TO DO: Give the listing below again in full, exactly as written.

DATA:
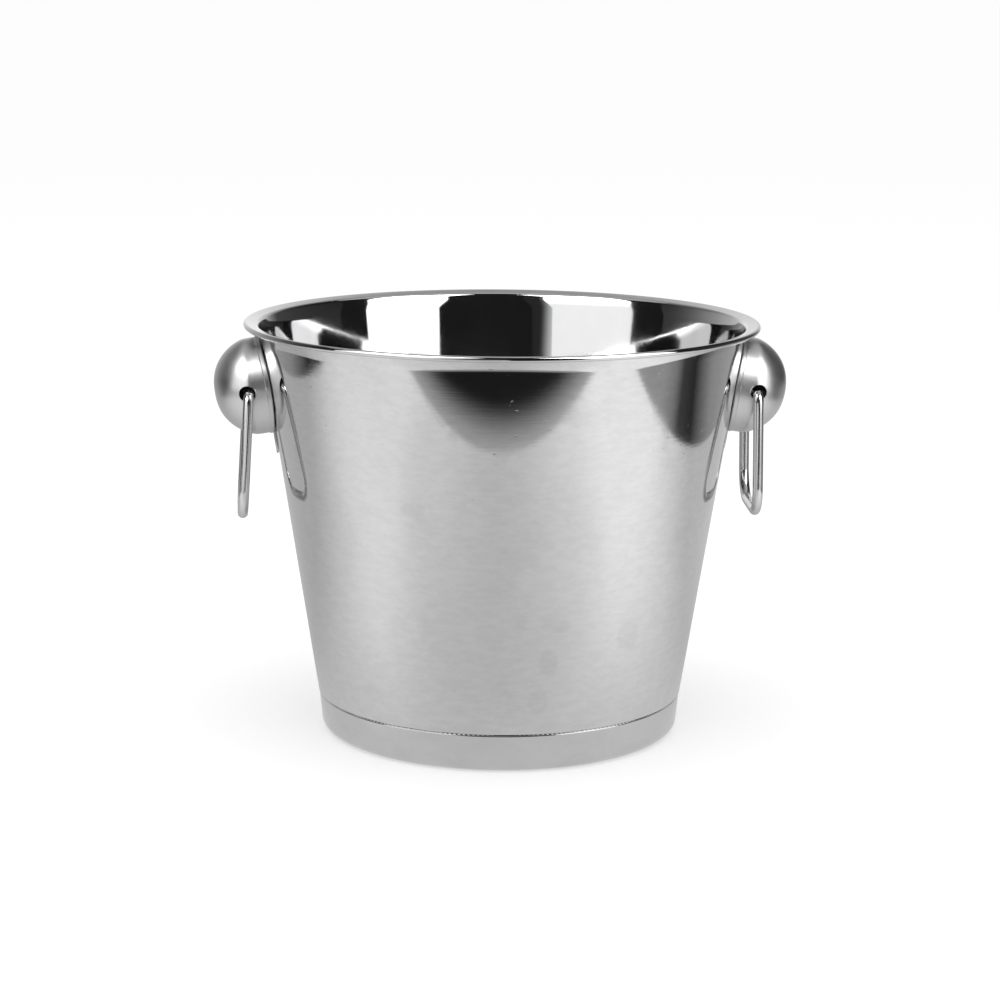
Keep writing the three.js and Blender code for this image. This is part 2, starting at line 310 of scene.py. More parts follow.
def ranged(tree, value, low, high, to_low, to_high):
    node = tree.nodes.new("ShaderNodeMapRange")
    node.interpolation_type = "SMOOTHSTEP"
    sockets = ("From Min", "From Max", "To Min", "To Max")
    for socket, number in zip(sockets, (low, high, to_low, to_high)):
        node.inputs[socket].default_value = number
    tree.links.new(value, node.inputs["Value"])
    return node.outputs["Result"]


def combine(tree, operation, first, second):
    node = tree.nodes.new("ShaderNodeMath")
    node.operation = operation
    for socket, value in zip(node.inputs, (first, second)):
        if isinstance(value, (int, float)):
            socket.default_value = value
        else:
            tree.links.new(value, socket)
    return node.outputs["Value"]


def mixed(tree, factor, first, second):
    node = tree.nodes.new("ShaderNodeMix")
    node.data_type = "RGBA"
    node.inputs["A"].default_value = (*first, 1)
    node.inputs["B"].default_value = (*second, 1)
    tree.links.new(factor, node.inputs["Factor"])
    return node.outputs["Result"]


def bumped(tree, height, distance, strength=1.0, normal=None):
    node = tree.nodes.new("ShaderNodeBump")
    node.inputs["Distance"].default_value = distance
    node.inputs["Strength"].default_value = strength
    tree.links.new(height, node.inputs["Height"])
    if normal is not None:
        tree.links.new(normal, node.inputs["Normal"])
    return node.outputs["Normal"]


# ---- Steels ----

STEEL = (0.62, 0.62, 0.625)


def smudge_and_shade_patch(tree, centre, size):
    """A soft oval patch, 1 at its middle and 0 at its edge: finger marks on the wall, and a painted
    shade on the table card.
    """
    place = tree.nodes.new("ShaderNodeTexCoord")
    mapping = tree.nodes.new("ShaderNodeMapping")
    mapping.inputs["Location"].default_value = [-c / r for c, r in zip(centre, size)]
    mapping.inputs["Scale"].default_value = [1 / r for r in size]
    tree.links.new(place.outputs["Object"], mapping.inputs["Vector"])
    oval = tree.nodes.new("ShaderNodeTexGradient")
    oval.gradient_type = "SPHERICAL"
    tree.links.new(mapping.outputs["Vector"], oval.inputs["Vector"])
    return ranged(tree, oval.outputs["Fac"], 0.0, 0.35, 0, 1)


# Middle and half size of each finger mark on the front of the wall, in metres
FINGER_MARKS = [
    ((0.0143, -0.0827, 0.048), (0.0046, 0.02, 0.0075)),
    ((0.0101, -0.0807, 0.031), (0.0052, 0.02, 0.0065)),
    ((0.0170, -0.0845, 0.064), (0.0075, 0.02, 0.0040)),
    ((0.0480, -0.0720, 0.056), (0.0060, 0.02, 0.0080)),
    ((-0.0410, -0.0830, 0.112), (0.0060, 0.02, 0.0040)),
]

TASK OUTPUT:
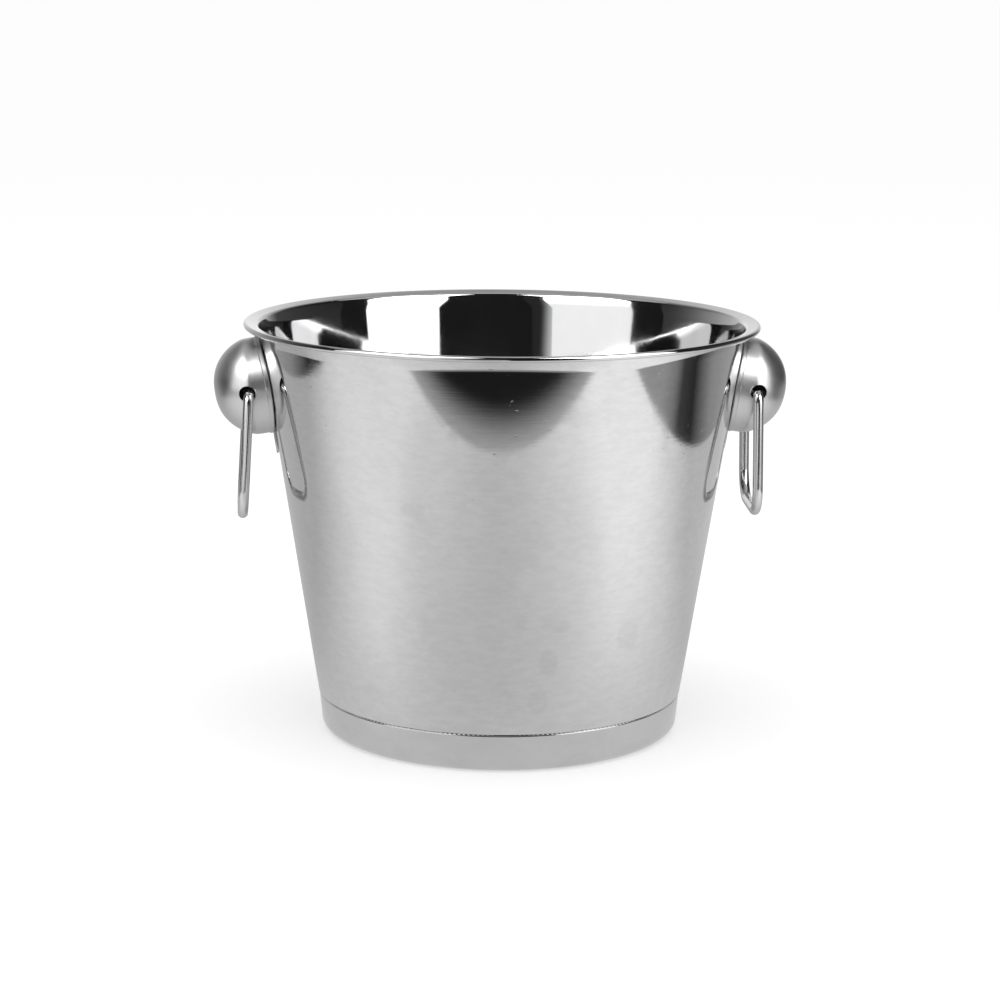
Keep writing the three.js and Blender code for this image. This is part 2, starting at line 310 of scene.py. More parts follow.
def ranged(tree, value, low, high, to_low, to_high):
    node = tree.nodes.new("ShaderNodeMapRange")
    node.interpolation_type = "SMOOTHSTEP"
    sockets = ("From Min", "From Max", "To Min", "To Max")
    for socket, number in zip(sockets, (low, high, to_low, to_high)):
        node.inputs[socket].default_value = number
    tree.links.new(value, node.inputs["Value"])
    return node.outputs["Result"]


def combine(tree, operation, first, second):
    node = tree.nodes.new("ShaderNodeMath")
    node.operation = operation
    for socket, value in zip(node.inputs, (first, second)):
        if isinstance(value, (int, float)):
            socket.default_value = value
        else:
            tree.links.new(value, socket)
    return node.outputs["Value"]


def mixed(tree, factor, first, second):
    node = tree.nodes.new("ShaderNodeMix")
    node.data_type = "RGBA"
    node.inputs["A"].default_value = (*first, 1)
    node.inputs["B"].default_value = (*second, 1)
    tree.links.new(factor, node.inputs["Factor"])
    return node.outputs["Result"]


def bumped(tree, height, distance, strength=1.0, normal=None):
    node = tree.nodes.new("ShaderNodeBump")
    node.inputs["Distance"].default_value = distance
    node.inputs["Strength"].default_value = strength
    tree.links.new(height, node.inputs["Height"])
    if normal is not None:
        tree.links.new(normal, node.inputs["Normal"])
    return node.outputs["Normal"]


# ---- Steels ----

STEEL = (0.62, 0.62, 0.625)


def smudge_and_shade_patch(tree, centre, size):
    """A soft oval patch, 1 at its middle and 0 at its edge: finger marks on the wall, and a painted
    shade on the table card.
    """
    place = tree.nodes.new("ShaderNodeTexCoord")
    mapping = tree.nodes.new("ShaderNodeMapping")
    mapping.inputs["Location"].default_value = [-c / r for c, r in zip(centre, size)]
    mapping.inputs["Scale"].default_value = [1 / r for r in size]
    tree.links.new(place.outputs["Object"], mapping.inputs["Vector"])
    oval = tree.nodes.new("ShaderNodeTexGradient")
    oval.gradient_type = "SPHERICAL"
    tree.links.new(mapping.outputs["Vector"], oval.inputs["Vector"])
    return ranged(tree, oval.outputs["Fac"], 0.0, 0.35, 0, 1)


# Middle and half size of each finger mark on the front of the wall, in metres
FINGER_MARKS = [
    ((0.0143, -0.0827, 0.048), (0.0046, 0.02, 0.0075)),
    ((0.0101, -0.0807, 0.031), (0.0052, 0.02, 0.0065)),
    ((0.0170, -0.0845, 0.064), (0.0075, 0.02, 0.0040)),
    ((0.0480, -0.0720, 0.056), (0.0060, 0.02, 0.0080)),
    ((-0.0410, -0.0830, 0.112), (0.0060, 0.02, 0.0040)),
]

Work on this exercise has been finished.